The author never explains why the marriage, which Pemba thought was based on true love, ended in divorce.  Obviously, Linda was not happy.  But what was the basis of her unhappiness?  Was it physical or emotional inadequacy that transpired her to divorce Pemba?  I wish Dr. Pandey had explained it by creating a careful scenario of relational drama.  Granted, it seems that he chose to hide Linda’s unhappiness to give the reader an element of surprise in her decision to separate.  As a reader, though, I would have liked to see what brought these two individuals together, and what separated them in the end.  A detailed account of incidents that led to their unity and separation would have been meaningful.

Instead of narrating the story in a chronological order like a biography, the author could have chosen any dramatic moment in the couple’s life as a starting point.  This would have given the story a more interesting beginning.  For example, he could have begun with the bed scene during their honeymoon – drawing the reader into the depth of their love and explaining how Pemba, a simple village boy from Nepal, took it as a ticket to Shangri-La.  But it was not to be; it was just a mirage, a Maya… that which was not there.  It feels as though the author misses many opportunities to make the book truly a clash of two opposite cultures.

The book has a few twists and turns that make the story interesting.  While I’m impressed by the author’s research on the Amish community, they aren’t as primitive as Tanaka, a character in Dr. Pandey’s book, expresses. The onus is on the author to ensure every piece of information is accurate.  And while it’s true that the Amish are traditional people who are unwilling to adapt to a modern style of living, it’s simply inaccurate and unjustifiable to suggest that they are ‘primitive.’

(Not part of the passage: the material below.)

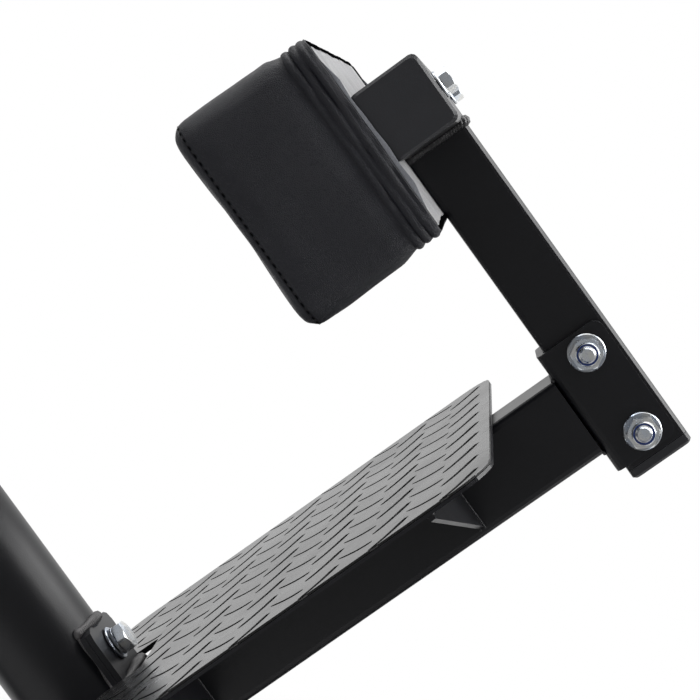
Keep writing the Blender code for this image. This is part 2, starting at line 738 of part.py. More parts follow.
def add_groove(bm, path):
    low = MAT_THICKNESS - TREAD_DEPTH
    high = MAT_THICKNESS + TREAD_DEPTH
    sides = {}
    for i in (1, 2):
        (u, y), before, after = path[i], path[i - 1], path[i + 1]
        run = math.hypot(after[0] - before[0], after[1] - before[1])
        across = (before[1] - after[1]) / run * TREAD_WIDTH, (after[0] - before[0]) / run * TREAD_WIDTH
        for way in (-1, 1):
            sides[i, way] = bm.verts.new((u + way * across[0], y + way * across[1], high))
    ends = [bm.verts.new((*path[i], high)) for i in (0, 3)]
    floor = [bm.verts.new((*path[i], low)) for i in (1, 2)]
    bm.faces.new((ends[0], sides[1, 1], sides[2, 1], ends[1], sides[2, -1], sides[1, -1]))
    for way in (-1, 1):
        near, far = sides[1, way], sides[2, way]
        bm.faces.new((ends[0], near, floor[0]))
        bm.faces.new((near, far, floor[1]))
        bm.faces.new((near, floor[1], floor[0]))
        bm.faces.new((far, ends[1], floor[1]))


def tread_cutter():
    bm = bmesh.new()
    columns = int((PLATE_REAR - PLATE_FRONT) / TREAD_COLUMN) + 2
    rows = int(PLATE_WIDTH / TREAD_PITCH) + 2
    for column in range(columns):
        line = PLATE_REAR - TREAD_REAR - TREAD_COLUMN * (column - 1)
        for row in range(rows):
            start = TREAD_SIDE - PLATE_WIDTH / 2 + TREAD_PITCH * row
            path = groove_path(line, start, TREAD_SLOPES[(column + 1) % 2])
            if path:
                add_groove(bm, path)
    return bm


def make_footplate(frame):
    outline = footplate_outline()
    low = BEAM_TOP + GAP
    add_piece("footplate", plate("z", 0, PLATE_THICKNESS, outline), "powder_coat", frame, (0, 0, low))
    mat_low = low + PLATE_THICKNESS + GAP
    place = (0, 0, mat_low)
    mat = add_piece("tread_mat", plate("z", 0, MAT_THICKNESS, outline), "rubber", frame, place)
    cut(mat, add_cutter("tread_grooves", tread_cutter(), frame, place))


def make_gussets(frame):
    root = BEAM_SIZE / 2 + GAP
    tip = PLATE_WIDTH / 2 - GUSSET_SIDE_INSET
    outline = [(root, 0), (tip, 0), (tip, -GUSSET_TIP), (root, -GUSSET_DEPTH)]
    mirrored = [(-a, b) for a, b in reversed(outline)]
    places = (("rear", PLATE_REAR - GUSSET_REAR_INSET), ("front", PLATE_FRONT + GUSSET_FRONT_INSET))
    for end, place in places:
        for side, points in (("left", mirrored), ("right", outline)):
            add_piece("gusset_" + end + "_" + side,
                      plate("x", -GUSSET_THICKNESS / 2, GUSSET_THICKNESS, points),
                      "powder_coat", frame, (place, 0, BEAM_TOP))


# Mast and flange joint

def floor_level_v(height, along_u):
    # V of the point at this U that lies this high above the floor.
    return (height - DATUM_HEIGHT - SIN_TILT * along_u) / COS_TILT


def floor_level_u(height, along_v):
    return (height - DATUM_HEIGHT - COS_TILT * along_v) / SIN_TILT


def make_mast(frame, ground):
    foot = RAIL_TOP + GAP + BASE_PLATE_THICKNESS / 2
    outer = circle(MAST_RADIUS, MAST_SIDES, (MAST_AXIS_U, 0))
    inner = circle(MAST_RADIUS - MAST_WALL, MAST_SIDES, (MAST_AXIS_U, 0))
    rings = [[(u, y, floor_level_v(foot, u)) for u, y in outer],
             [(u, y, MAST_TOP) for u, y in outer],
             [(u, y, MAST_TOP) for u, y in inner],
             [(u, y, floor_level_v(foot, u)) for u, y in inner]]
    bm = bmesh.new()
    skin(bm, rings, closed=True)
    mast = add_piece("mast_tube", bm, "powder_coat", frame)
    foot_v = floor_level_v(RAIL_TOP, MAST_AXIS_U)
    foot_x = DATUM_X + COS_TILT * MAST_AXIS_U - SIN_TILT * foot_v
    outline = rounded_box(BASE_PLATE_LENGTH, BASE_PLATE_WIDTH, RAIL_CORNER * 2)
    base_plate = prism("z", 0, BASE_PLATE_THICKNESS, outline)
    weld(mast, add_cutter("mast_base_plate", base_plate, ground, (foot_x, 0, RAIL_TOP + GAP)))
    cut(mast, hole_cutter("pin_hole", "y", PIN_RADIUS + SLIDE_GAP, -MAST_RADIUS - MAST_WALL,
                          -MAST_RADIUS + 3 * MAST_WALL, frame, (MAST_AXIS_U, 0, PIN_V)))
    return mast


def make_flange(frame, mast):
    outline = rounded_box(FLANGE_WIDTH, FLANGE_HEIGHT, FLANGE_CORNER, 2)
    holes = [circle(M10_RADIUS + BOLT_GAP, 16, (0, way * FLANGE_BOLT_SPACING / 2))
             for way in (-1, 1)]
    # Both plates sit in a notch in the mast's front, flush with it.
    notch = prism("x", FLANGE_BACK - GAP, FLANGE_FACE + MAST_WALL,
                  rounded_box(3 * MAST_RADIUS, FLANGE_HEIGHT + 2 * GAP, 0))
    cut(mast, add_cutter("flange_notch", notch, frame, (0, 0, BEAM_AXIS_V)))
    seats = (("mast_flange_plate", FLANGE_BACK), ("beam_flange_plate", FLANGE_FACE - FLANGE_THICKNESS))
    for name, place in seats:
        add_piece(name, plate("x", 0, FLANGE_THICKNESS, outline, holes), "powder_coat", frame,
                  (place, 0, BEAM_AXIS_V))
    for level, way in (("upper", 1), ("lower", -1)):
        height = BEAM_AXIS_V + way * FLANGE_BOLT_SPACING / 2
        seat = FLANGE_FACE + GAP
        spring_seat = seat + WASHER_THICKNESS + GAP
        head_seat = spring_seat + SPRING_WASHER + GAP
        add_piece("flange_washer_" + level,
                  washer("x", M10_WASHER, M10_RADIUS + GAP, WASHER_THICKNESS, 1),
                  "zinc", frame, (seat, 0, height))
        add_piece("flange_spring_washer_" + level,
                  washer("x", M10_WASHER * 0.82, M10_RADIUS + GAP, SPRING_WASHER, 1),
                  "zinc", frame, (spring_seat, 0, height))
        length = head_seat - FLANGE_BACK + FLANGE_BOLT_PAST
        add_piece("flange_bolt_" + level, bolt("x", M10_FLATS, M10_HEAD, M10_RADIUS, length, 1),
                  "zinc", frame, (head_seat, 0, height))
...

In spite of a few inaccuracies, the book contains scenes and descriptions of Nepal in the 1980s worth harking back.  When I saw the topography of the book like a time travel, I was excited to find it in the similar genre of Pico Iyar’s Video Night in Kathmandu, a travelogue.  To my disappointment, it didn’t turn out to be Iyar’s book, a nostalgic time travel of the Hippie era in Kathmandu.